上記実施形態では、ヘッドカバー4がカムアーチ部40のような凹曲部を備えた例について述べたが、プラグセミサーキュラー部のような凸曲部を備えている場合にも本発明のヘッドカバーガスケット7が適用可能である。また上記実施形態では、エンジンのシリンダヘッド2とヘッドカバー4との間をシールするヘッドカバーガスケット7とした例について説明したが、これに限定されるものではない。
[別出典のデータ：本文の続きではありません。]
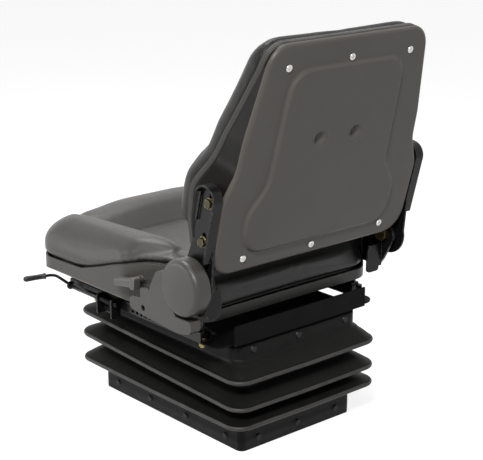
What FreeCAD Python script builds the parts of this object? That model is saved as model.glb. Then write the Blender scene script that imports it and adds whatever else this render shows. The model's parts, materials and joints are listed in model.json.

さらに補助シール部71が主シール部70の両側部にある例について説明したが、例えば設置環境が主シール部70を挟んで内外で異なる場合は、設置環境が厳しい方にのみ補助シール部71を設け、主シール部70の劣化を防ぐように構成したものとすることもできる。
21 被シール面
4 ヘッドカバー(2部材の一方)
43 被シール面
6 ガスケット溝
7(7A〜7F) ヘッドカバーガスケット(ガスケット)
70 主シール部
71 補助シール部
710 第1の弾接部
711 第2の弾接部
Claims (4)
- 相互に締結一体とされる2部材間に介装され、該2部材間をシールする環状弾性材製ガスケットであって、
主シール部と、該主シール部の両側部又は片側部に設けられる補助シール部とを備え、
前記補助シール部は、前記2部材の締結時に前記一方の部材の被シール面に弾接する第1の弾接部と、他方の部材の被シール面に弾接する第2の弾接部とを備え、前記第1の弾接部と前記第2の弾接部とが、径方向にずれて弾接するよう形成されており、
前記第1の弾接部或いは前記第2の弾接部が、屈曲して形成されていることを特徴とするガスケット。 - 相互に締結一体とされる2部材間に介装され、該2部材間をシールする環状弾性材製ガスケットであって、
主シール部と、該主シール部の両側部又は片側部に設けられる補助シール部とを備え、
前記補助シール部は、前記2部材の締結時に前記一方の部材の被シール面に弾接する第1の弾接部と、他方の部材の被シール面に弾接する第2の弾接部とを備え、前記第1の弾接部と前記第2の弾接部とが、径方向にずれて弾接するよう形成されており、
前記第1の弾接部及び前記第2の弾接部が、前記主シール部の前記両側部又は前記片側部から前記被シール面に対して平行に突出して形成された延出部の先側に形成されていることを特徴とするガスケット。 - 相互に締結一体とされる2部材間に介装され、該2部材間をシールする環状弾性材製ガスケットであって、
主シール部と、該主シール部の両側部又は片側部に設けられる補助シール部とを備え、
前記補助シール部は、前記2部材の締結時に前記一方の部材の被シール面に弾接する第1の弾接部と、他方の部材の被シール面に弾接する第2の弾接部とを備え、前記第1の弾接部と前記第2の弾接部とが、径方向にずれて弾接するよう形成されており、
前記第1の弾接部或いは前記第2の弾接部が、湾曲して形成されていることを特徴とするガスケット。 - 請求項1〜請求項3のいずれかに1項に記載のガスケットにおいて、
前記2部材が、シリンダヘッドとヘッドカバーであって、前記ヘッドカバーの被シール面に前記主シール部が嵌装し得るよう凹設された環状ガスケット溝が形成されていることを特徴とするガスケット。